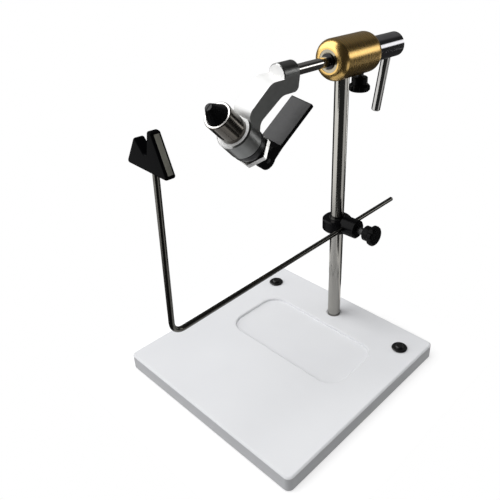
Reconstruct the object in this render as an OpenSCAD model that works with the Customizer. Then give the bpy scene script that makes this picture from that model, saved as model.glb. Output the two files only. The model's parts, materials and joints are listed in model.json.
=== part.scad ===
// Rotary fly tying vise on a square pedestal base, with a bobbin rest.
// Millimetres. The origin is the centre of the base's underside, +Z is up,
// the jaws point to -Y and the crank is at +Y.

/* [Base] */
// Side of the square base plate
plate_w = 152.4; // [130:0.1:200]
// Thickness of the base plate
plate_t = 11; // [10:0.5:16]
// Corner radius of the base plate, seen from above
plate_corner_r = 4; // [2:0.5:10]
// Chamfer along the plate's upper edge
plate_edge = 1; // [0.4:0.1:2]
// Thickness of the rubber mat under the plate
mat_t = 1; // [0.6:0.1:2]
// How far the mat stays in from the plate's edge
mat_inset = 5; // [2:0.5:12]
// Length of the tray pocket, left to right
pocket_len = 100; // [60:1:110]
// Width of the tray pocket, front to back
pocket_wid = 48.2; // [30:0.1:52]
// Distance from the plate's rear edge to the pocket
pocket_back = 34.6; // [33:0.1:45]
// Corner radius of the pocket
pocket_r = 12; // [4:0.5:14]
// Depth of the pocket
pocket_depth = 2; // [1:0.1:3]
// Distance from the plate's rear edge to the post's centre
post_back = 19.7; // [18:0.1:22]
// Distance from the plate's side to each accessory hole's centre
plug_in = 15; // [10:0.5:25]
// Distance from the plate's rear edge to each accessory hole's centre
plug_back = 20.9; // [15:0.1:25]
// Diameter of the accessory holes
plug_hole_d = 9.6; // [8:0.1:12]
// Depth of the accessory holes
plug_hole_depth = 8; // [6:0.5:8.5]
// Diameter of a plug's flange
plug_flange_d = 11.2; // [11:0.1:14]
// Thickness of a plug's flange
plug_flange_t = 1.2; // [1.1:0.1:3]
// Diameter of the button on a plug
plug_button_d = 5.6; // [4:0.1:8]
// Height of the button on a plug
plug_button_h = 1.3; // [1:0.1:4]

/* [Post] */
// Diameter of the upright post
post_d = 9.525; // [9.4:0.005:9.6]
// Depth of the post's socket in the plate
post_seat = 7.2; // [6:0.1:8]
// Height of the rotary axis above the plate
axis_height = 194.4; // [170:0.1:230]
// Diameter of the screw that holds the post
post_screw_d = 5; // [4:0.5:6]
// Diameter of the relief round the post's foot
foot_ring_d = 11.2; // [10.6:0.1:13]
// Depth of that relief
foot_ring_t = 0.8; // [0.4:0.1:1.5]

/* [Rotary head] */
// Diameter of the brass housing
housing_d = 25.4; // [24:0.1:32]
// Length of the brass housing
housing_len = 40.8; // [36:0.1:50]
// Flat rim round the bearing at the housing's front end
housing_front_rim = 0.2; // [0.1:0.05:2]
// The same rim at the housing's rear end
housing_rear_rim = 0.55; // [0.1:0.05:2]
// Distance from the housing's front end to the post's centre
post_setback = 14.2; // [13:0.1:16]
// Distance from the housing's rear end to the lock screw's centre
lock_in = 8.1; // [7.6:0.1:11]
// Diameter of the shaft
shaft_d = 6.35; // [6:0.05:6.4]
// Free length of shaft between the arm's hub and the housing
shaft_reach = 31.2; // [25:0.1:45]
// Outer diameter of the ball bearings
bearing_d = 12.7; // [12.7:0.1:13]
// Width of the ball bearings
bearing_w = 4.76; // [4:0.01:5]
// Diameter of a bearing's flange
bearing_flange_d = 13.9; // [13.4:0.1:15]
// Thickness of that flange
bearing_flange_t = 1.1; // [0.6:0.1:1.4]
// How far a bearing sits in from the housing's end
bearing_recess = 0.2; // [0.1:0.05:0.5]
// Diameter of a bearing ball
ball_d = 1.588; // [1.2:0.001:1.8]
// Number of balls in a bearing
ball_count = 9; // [6:1:11]

/* [Crank] */
// Diameter of the crank's hub
crank_hub_d = 16; // [14:0.1:18]
// Length of the crank's hub
crank_hub_len = 30.1; // [26:0.1:36]
// Distance from the hub's rear end to the handle's centre
handle_in = 8.1; // [6:0.1:10]
// Diameter of the crank's handle
handle_d = 6.35; // [5:0.05:7]
// Reach of the handle below the rotary axis
handle_reach = 46.3; // [30:0.1:60]

/* [Arm] */
// Turn of the whole rotor about the rotary axis
rotor_turn = 8.4; // [-180:0.1:180]
// Width of the arm, which is its hub's diameter as well
arm_w = 12.7; // [11:0.1:16]
// Length of the arm's hub
arm_hub_len = 12.7; // [10:0.1:16]
// Forward run of the arm's top edge from the hub to its bend
arm_top_run = 9.8; // [7:0.1:13]
// Forward distance from the hub to the arm's front edge
arm_front_run = 25.4; // [24:0.1:27]
// Drop from the top edge to the corner of the front edge
arm_front_drop = 14; // [12:0.1:16]
// Depth of the arm under the hub
arm_depth = 9.5; // [8:0.1:11]
// Depth of the arm where it comes down to the ring
arm_foot_depth = 9.2; // [8:0.1:11]

/* [Jaws] */
// Tilt of the jaws above level
jaw_tilt = 45.5; // [40:0.1:50]
// Forward distance from the arm's hub to the centre of the jaw tube's mouth
mouth_run = 42; // [40:0.1:46]
// Drop from the rotary axis to the centre of the mouth
mouth_drop = 12.9; // [10:0.1:16]
// Outer diameter of the jaw tube
tube_d = 15.9; // [15:0.1:17]
// Bore of the jaw tube
tube_bore = 13.1; // [12.6:0.1:13.6]
// Length of the jaw tube
tube_len = 40.1; // [38:0.1:44]
// Outer diameter of the arm's ring
ring_d = 21; // [20:0.1:25]
// Length of the arm's ring
ring_len = 13.8; // [12:0.1:15]
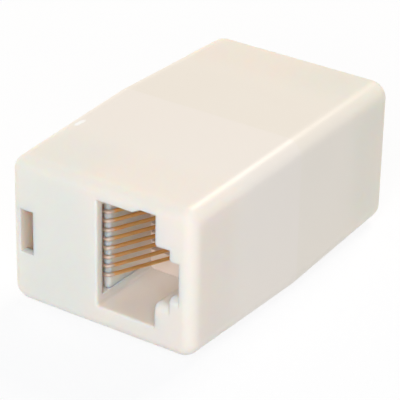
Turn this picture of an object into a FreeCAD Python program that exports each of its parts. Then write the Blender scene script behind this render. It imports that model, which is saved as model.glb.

━━━━━━━━━━

◆ Task goal:
Copy each line containing the word "with" from the data.

◆ Reply to the task:
Reconstruct the object in this render as an OpenSCAD model that works with the Customizer. Then give the bpy scene script that makes this picture from that model, saved as model.glb. Output the two files only. The model's parts, materials and joints are listed in model.json.
// Rotary fly tying vise on a square pedestal base, with a bobbin rest.